Friday, July 22, 2022

Friday 7/22/22 Retiring

 So I was at work on Wednesday, checking my email in the afternoon. I had an email from Mike (therapist), with the subject line "session". I thought oh thank God we can set up a session finally! I opened it immediately, feeling just a little giddy and excited, only to read that 1. Mike wants to know how I'm doing, and 2. he's retiring. 

Wait, what?

Retiring??? No. I must have read that wrong. I read the email again. He's retiring in October. He wants to meet to discuss this. 

Oh shit.

Seriously? Retiring? No. No, it can't be. He wants to meet August 3rd at 8am, if I can.
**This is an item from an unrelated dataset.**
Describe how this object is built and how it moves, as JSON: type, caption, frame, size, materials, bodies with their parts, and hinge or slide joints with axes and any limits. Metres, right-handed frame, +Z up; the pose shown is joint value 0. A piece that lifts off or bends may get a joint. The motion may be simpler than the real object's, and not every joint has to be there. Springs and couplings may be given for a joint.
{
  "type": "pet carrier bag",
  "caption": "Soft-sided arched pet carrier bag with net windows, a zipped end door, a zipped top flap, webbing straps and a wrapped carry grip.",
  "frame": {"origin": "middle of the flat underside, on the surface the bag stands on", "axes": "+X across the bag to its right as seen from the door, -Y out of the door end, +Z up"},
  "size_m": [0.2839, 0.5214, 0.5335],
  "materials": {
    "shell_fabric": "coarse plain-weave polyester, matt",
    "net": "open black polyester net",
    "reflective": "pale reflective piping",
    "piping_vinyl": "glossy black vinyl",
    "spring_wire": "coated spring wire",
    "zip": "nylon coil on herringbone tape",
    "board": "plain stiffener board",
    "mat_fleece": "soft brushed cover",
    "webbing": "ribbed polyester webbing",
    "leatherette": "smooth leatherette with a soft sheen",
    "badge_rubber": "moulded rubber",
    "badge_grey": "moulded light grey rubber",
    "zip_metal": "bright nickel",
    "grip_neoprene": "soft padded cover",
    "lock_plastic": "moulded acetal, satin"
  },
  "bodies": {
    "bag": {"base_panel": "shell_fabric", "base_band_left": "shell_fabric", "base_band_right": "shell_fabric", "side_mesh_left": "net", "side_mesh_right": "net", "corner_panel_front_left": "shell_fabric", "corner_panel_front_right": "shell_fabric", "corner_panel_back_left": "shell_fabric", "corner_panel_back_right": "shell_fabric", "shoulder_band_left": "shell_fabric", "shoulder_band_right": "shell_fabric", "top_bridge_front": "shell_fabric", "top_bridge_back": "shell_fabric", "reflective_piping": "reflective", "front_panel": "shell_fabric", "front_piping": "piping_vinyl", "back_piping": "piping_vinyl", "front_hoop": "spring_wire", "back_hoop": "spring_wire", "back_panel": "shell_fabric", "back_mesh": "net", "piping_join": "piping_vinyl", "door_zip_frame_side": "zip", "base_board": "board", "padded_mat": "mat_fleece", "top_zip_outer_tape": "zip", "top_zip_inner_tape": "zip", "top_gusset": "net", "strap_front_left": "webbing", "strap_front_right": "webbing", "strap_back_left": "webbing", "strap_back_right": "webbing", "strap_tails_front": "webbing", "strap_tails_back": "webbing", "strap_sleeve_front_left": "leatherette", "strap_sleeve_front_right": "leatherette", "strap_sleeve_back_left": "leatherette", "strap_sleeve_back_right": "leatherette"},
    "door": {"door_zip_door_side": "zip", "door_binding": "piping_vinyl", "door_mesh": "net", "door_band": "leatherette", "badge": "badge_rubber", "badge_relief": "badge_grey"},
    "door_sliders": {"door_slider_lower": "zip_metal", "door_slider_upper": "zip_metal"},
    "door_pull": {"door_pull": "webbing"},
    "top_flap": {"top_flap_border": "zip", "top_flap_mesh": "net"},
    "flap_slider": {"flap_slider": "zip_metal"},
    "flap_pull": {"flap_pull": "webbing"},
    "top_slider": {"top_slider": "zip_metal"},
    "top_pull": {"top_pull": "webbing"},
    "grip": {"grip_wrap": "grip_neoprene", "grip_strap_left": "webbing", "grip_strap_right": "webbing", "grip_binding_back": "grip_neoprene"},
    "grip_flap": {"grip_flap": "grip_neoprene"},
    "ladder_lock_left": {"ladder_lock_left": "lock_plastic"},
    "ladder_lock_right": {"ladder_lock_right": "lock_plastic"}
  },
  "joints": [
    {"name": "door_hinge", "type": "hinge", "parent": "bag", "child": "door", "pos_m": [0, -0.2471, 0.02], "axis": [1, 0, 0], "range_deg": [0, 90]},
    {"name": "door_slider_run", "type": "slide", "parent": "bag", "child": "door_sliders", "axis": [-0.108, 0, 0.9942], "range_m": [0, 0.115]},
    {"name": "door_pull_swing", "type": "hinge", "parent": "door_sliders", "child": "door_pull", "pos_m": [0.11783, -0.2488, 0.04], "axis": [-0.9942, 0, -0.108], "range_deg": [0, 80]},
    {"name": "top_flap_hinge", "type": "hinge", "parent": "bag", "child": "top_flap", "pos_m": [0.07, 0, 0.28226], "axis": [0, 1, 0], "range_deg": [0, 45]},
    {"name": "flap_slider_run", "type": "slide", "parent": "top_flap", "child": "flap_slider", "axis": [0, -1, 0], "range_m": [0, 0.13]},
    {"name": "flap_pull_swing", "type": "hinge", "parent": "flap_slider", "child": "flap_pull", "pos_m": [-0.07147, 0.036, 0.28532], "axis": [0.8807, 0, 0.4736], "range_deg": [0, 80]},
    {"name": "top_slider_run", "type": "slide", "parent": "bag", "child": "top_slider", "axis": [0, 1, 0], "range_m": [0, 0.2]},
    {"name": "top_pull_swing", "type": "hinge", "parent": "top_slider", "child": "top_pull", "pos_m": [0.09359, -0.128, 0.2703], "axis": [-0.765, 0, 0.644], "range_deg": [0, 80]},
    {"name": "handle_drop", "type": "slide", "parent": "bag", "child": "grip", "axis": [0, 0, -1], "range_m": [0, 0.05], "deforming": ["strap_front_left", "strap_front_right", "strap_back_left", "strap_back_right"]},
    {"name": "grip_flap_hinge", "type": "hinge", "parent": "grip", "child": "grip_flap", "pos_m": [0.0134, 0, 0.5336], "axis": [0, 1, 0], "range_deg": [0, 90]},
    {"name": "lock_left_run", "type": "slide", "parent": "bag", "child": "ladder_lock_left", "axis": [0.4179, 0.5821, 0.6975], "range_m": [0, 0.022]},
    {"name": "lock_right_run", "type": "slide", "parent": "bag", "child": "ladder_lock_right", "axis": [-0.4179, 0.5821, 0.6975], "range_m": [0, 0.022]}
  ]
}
I, of course, am scheduled to work that day. I make a decision - I'm calling in sick that day so that I can meet up with him. If not that morning, then who knows when? He's been out what, 6? 8 weeks from back surgery? I've been struggling. I need to see him. I check with a few people to see if they could possibly switch me days. No one can. Of course. So calling in it is. Which makes me feel guilty, but I have to do it. 
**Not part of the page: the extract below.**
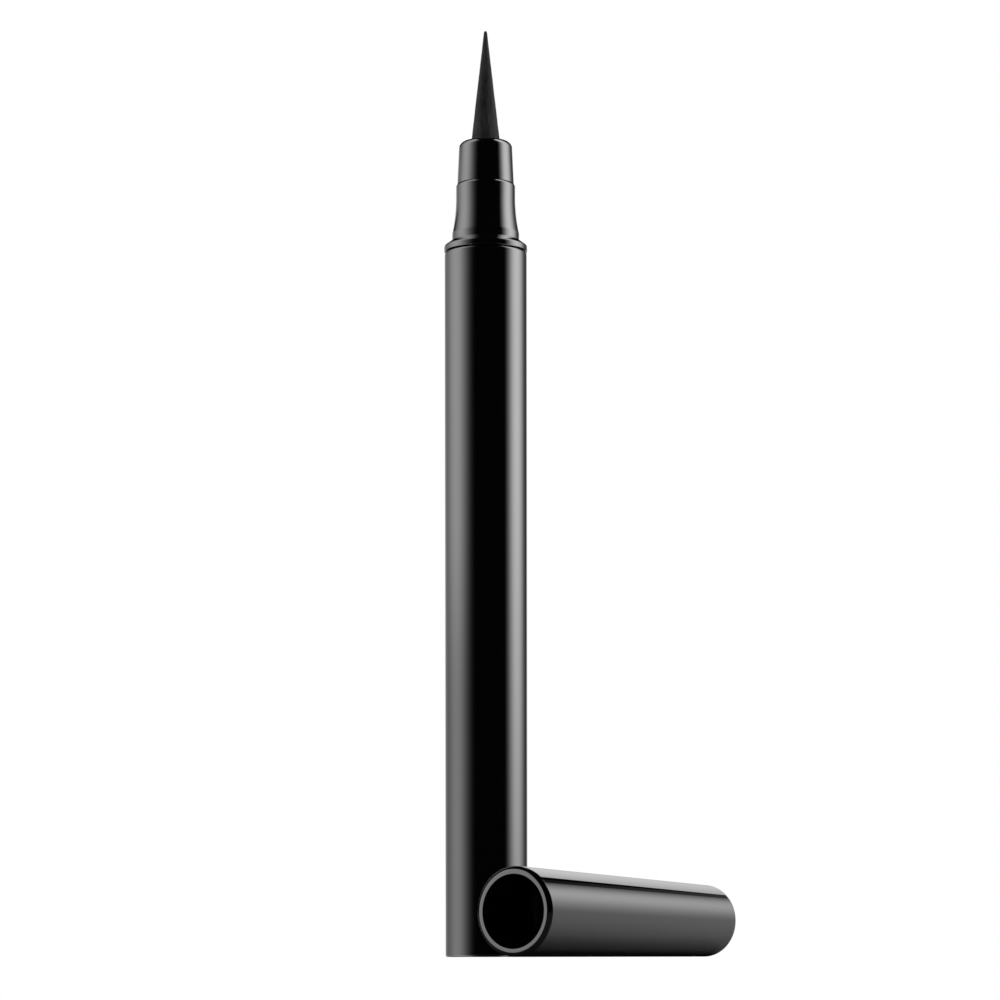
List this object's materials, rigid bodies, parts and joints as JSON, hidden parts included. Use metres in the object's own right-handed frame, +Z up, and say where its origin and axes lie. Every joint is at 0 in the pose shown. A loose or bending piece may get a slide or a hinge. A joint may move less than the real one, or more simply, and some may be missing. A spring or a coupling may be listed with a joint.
{
  "type": "liquid eyeliner pen",
  "caption": "Slim liquid eyeliner pen with a pointed felt nib standing on its flat base, with its cap taken off and lying beside it.",
  "frame": {"origin": "centre of the barrel's base, on the surface that the pen stands on", "axes": "+Z up along the pen to the nib's point, +Y from the lying cap's mouth towards its closed end"},
  "size_m": [0.0289, 0.0414, 0.113],
  "materials": {
    "gloss_black": "polished moulded plastic",
    "plug_black": "satin moulded plastic",
    "inner_black": "soft satin plastic",
    "collector_plastic": "matt moulded plastic",
    "natural_plastic": "unpigmented plastic",
    "seal_rubber": "moulded rubber",
    "nib_fibre": "bonded fibre soaked with ink",
    "wick_fibre": "bonded fibre soaked with ink",
    "ball_steel": "ground steel ball",
    "spring_steel": "drawn steel wire"
  },
  "bodies": {
    "pen": {"barrel": "gloss_black", "tail_plug": "plug_black", "tank_partition": "natural_plastic", "ink_collector": "collector_plastic", "relay_wick": "wick_fibre", "front_section": "gloss_black", "section_o_ring": "seal_rubber", "nib_holder": "gloss_black", "nib_clip": "natural_plastic", "nib": "nib_fibre"},
    "mixing_ball": {"mixing_ball": "ball_steel"},
    "cap": {"cap_shell": "gloss_black", "inner_cap_stop": "inner_black", "cap_spring": "spring_steel"},
    "inner_cap": {"inner_cap": "inner_black"}
  },
  "joints": [
    {"name": "ball_travel", "type": "slide", "parent": "pen", "child": "mixing_ball", "axis": [0, 0, 1], "range_m": [0, 0.04124]},
    {"name": "cap_lift", "type": "slide", "parent": "pen", "child": "cap", "axis": [0, 0, 1], "range_m": [0, 0.12]},
    {"name": "inner_cap_slide", "type": "slide", "parent": "cap", "child": "inner_cap", "axis": [0, 0.9998, -0.0182], "range_m": [0, 0.0018], "stiffness_N_per_m": 150, "springref_m": -0.002, "deforming": ["cap_spring"]}
  ]
}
Then the emotions hit. I race to the break room and cry. I can't seem to stop. Luckily only one person walked in on this as I cried for 45 minutes, trying to pull myself together because I have patients to take care of dammit! 

I texted my hubby and best friend the news. They tried to help me see it in a positive light. Maybe this will be good for me, I'll get a different perspective on things. It doesn't help. See, Mike has been a solid fixture in my life for almost 10 years. Ten years. He's been there for me at my worst, he's seen me at my best. He's kept me from killing myself several times. He's always there for me. He knows me. He knows my history inside and out. I'm comfortable with him. I freaking love this man! (in a platonic way, of course). I can't imagine not being able to see him again. I know he has several therapists in his group that he can refer me to, but . . . it's just not the same. It'll be like I'm starting over from scratch. Having to rehash all of my traumas and history. Trying to build a foundation and relationship and trust with a new person. It all sounds so awful. Truly awful.
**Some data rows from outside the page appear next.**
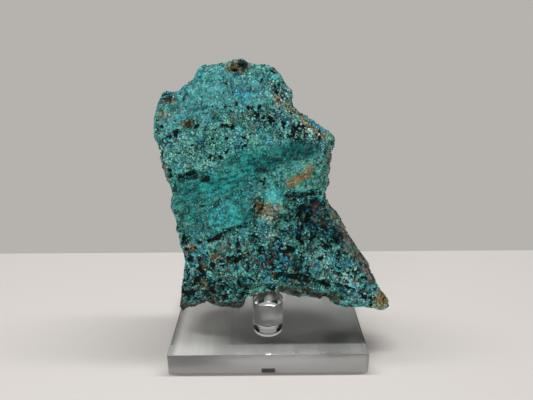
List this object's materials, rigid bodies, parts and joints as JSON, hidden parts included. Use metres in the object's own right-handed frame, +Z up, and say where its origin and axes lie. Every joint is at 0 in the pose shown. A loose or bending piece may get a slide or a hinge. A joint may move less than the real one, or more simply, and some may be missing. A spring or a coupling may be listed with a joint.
{
  "type": "chrysocolla specimen on acrylic stand",
  "caption": "Slab of blue-green chrysocolla crust on grey-brown rock, standing on the round peg of a clear acrylic base.",
  "frame": {"origin": "on the underside of the base, on the axis of the peg, 16 mm behind the base's front edge", "axes": "+Z up from the base along the peg, +X to the right seen from the front, -Y towards the viewer of the crusted face"},
  "size_m": [0.0901, 0.051, 0.1119],
  "materials": {
    "rock": "matte",
    "acrylic": "polished",
    "adhesive": "satin"
  },
  "bodies": {
    "root": {"chrysocolla_rock": "rock", "acrylic_base": "acrylic", "acrylic_peg": "acrylic", "adhesive_dab": "adhesive"}
  },
  "joints": []
}
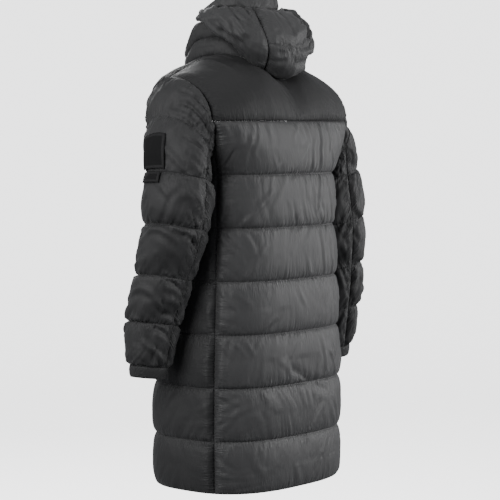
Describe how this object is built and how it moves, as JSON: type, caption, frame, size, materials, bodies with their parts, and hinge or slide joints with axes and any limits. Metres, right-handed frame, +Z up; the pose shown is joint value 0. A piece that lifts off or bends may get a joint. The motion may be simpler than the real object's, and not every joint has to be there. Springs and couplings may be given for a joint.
{
  "type": "long puffer coat",
  "caption": "Long hooded puffer coat in its worn shape, with a plain yoke, quilted body and sleeves, a raised hood and a front zip.",
  "frame": {"origin": "on the garment's middle plane between the shoulders, level with the neck seam, where the wearer's shoulders hold it", "axes": "+Z up from hem to neck, the front with its zip faces -Y, the wearer's left is +X"},
  "size_m": [0.7062, 0.3513, 1.1607],
  "materials": {
    "shell": "matt black woven nylon",
    "back_shell": "charcoal woven nylon with a soft sheen",
    "cuff_band": "gathered black binding",
    "badge": "matt black woven badge",
    "zip_tape": "black moulded zip",
    "zip_metal": "black enamelled metal"
  },
  "bodies": {
    "coat": {"back_panel": "back_shell", "front_panel_left": "shell", "front_panel_right": "shell", "yoke_back": "shell", "yoke_front_left": "shell", "yoke_front_right": "shell", "sleeve_top_left": "shell", "sleeve_under_left": "shell", "cuff_left": "cuff_band", "sleeve_top_right": "shell", "sleeve_under_right": "shell", "cuff_right": "cuff_band", "collar": "shell", "hood_side_left": "shell", "hood_side_right": "shell", "hood_centre": "shell", "hood_rim": "shell", "badge_large": "badge", "badge_small": "badge", "zip_chain": "zip_tape", "zip_slider": "zip_metal"},
    "pull": {"zip_pull": "zip_metal"}
  },
  "joints": [
    {"name": "pull_swing", "type": "hinge", "parent": "coat", "child": "pull", "pos_m": [0, -0.16448, 0.029], "axis": [1, 0, 0], "range_deg": [-120, 0]}
  ]
}
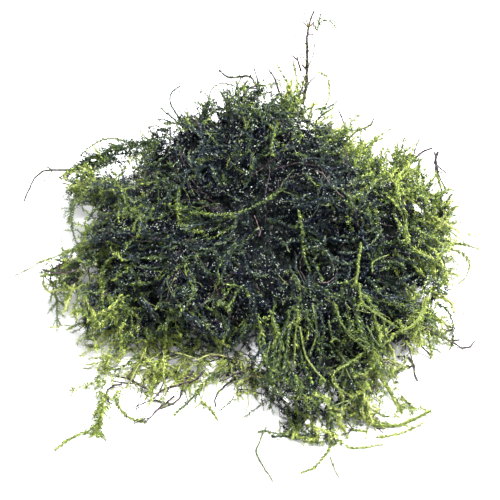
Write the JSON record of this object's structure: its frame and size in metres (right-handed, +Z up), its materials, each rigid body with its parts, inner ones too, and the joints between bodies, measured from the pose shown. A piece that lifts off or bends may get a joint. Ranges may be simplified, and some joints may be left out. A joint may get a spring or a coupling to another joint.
{
  "type": "moss clump",
  "caption": "Loose clump of wet trailing moss: a low domed mat of tangled shoots with feathery leafy shoots and thin bare stems straying from its edges, resting flat.",
  "frame": {"origin": "on the resting surface, at the middle of the clump's flat underside", "axes": "+Z up, out of the resting surface; the clump is seen from -Y in the picture, with +X to its right"},
  "size_m": [0.1294, 0.1234, 0.0502],
  "materials": {
    "moss": "wet, dark tangle of leafy shoots, nearly black-green inside",
    "green": "wet leafy shoot, mid green, translucent leaves",
    "pale": "wet leafy shoot, pale yellow-green, translucent leaves",
    "brown": "bare stem, dark olive brown, damp"
  },
  "bodies": {
    "root": {"moss_mat": "moss", "tall_sprig": "green", "tall_sprig_twig": "brown", "tall_sprig_arm": "pale", "back_pale_shoot_left": "pale", "back_pale_shoot_right": "pale", "back_dark_stem": "brown", "back_hooked_shoot": "pale", "back_bent_shoot": "green", "back_right_curl": "brown", "back_right_pale_shoot": "pale", "top_left_wave": "green", "top_dark_twig": "brown", "upper_left_hook": "brown", "upper_left_arc": "green", "upper_left_long_shoot": "brown", "left_edge_stem": "green", "left_long_shoot": "pale", "left_brown_stem": "brown", "left_dangling_tuft": "green", "right_upper_shoot": "green", "brown_twig_arch": "brown", "brown_twig_drop": "brown", "right_rim_hook": "green", "right_edge_shoot": "pale", "right_loop": "pale", "right_lower_arc": "green", "right_low_dark_stem": "brown", "lower_right_thin_stem": "brown", "lower_right_spur": "pale", "lower_right_pale_trunk": "pale", "lower_right_pale_fork": "pale", "lower_right_long_shoot": "pale", "lower_right_outer_shoot": "pale", "bottom_pale_sweep": "pale", "bottom_pale_arc": "pale", "bottom_shoot": "green", "bottom_right_fork": "pale", "bottom_thin_shoot": "pale", "bottom_dark_sprig": "green", "front_dark_stem": "brown", "front_long_stem": "green", "front_pale_fork": "pale", "front_dark_arc": "brown", "front_dark_crossing": "brown", "front_left_pale_arc": "pale", "front_left_thin_stem": "brown", "front_left_dark_shoot": "green", "front_left_leafy_arm": "pale", "front_left_tuft": "pale", "front_left_tail": "pale", "across_left": "green", "across_middle": "green", "across_top": "green", "right_pale_shoot": "pale", "right_pale_branch": "pale", "right_pale_bundle": "pale", "front_hollow_shoot": "pale"}
  },
  "joints": []
}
I'm trying to stay positive about this because the last thing I need is something else to cause me to spiral. But it's hard. In trying to remain positive, I decided to make him a card:


The inside:


I have to make it light. Funny, even. I don't want to let him know how much I'm reeling. I wrote a rather long paragraph in the card, thanking him for everything he's done for me. Wishing him a happy retirement. Because that's what I'm supposed to do, right? Take the high road, be an adult. Even though I don't want to be. Even though I feel lost and - almost - betrayed. 

As of right now I don't know what the future holds for me therapy wise. I'll find out August 3rd. Until then I'll just keep fumbling along, doing the best I can. It's all I can do.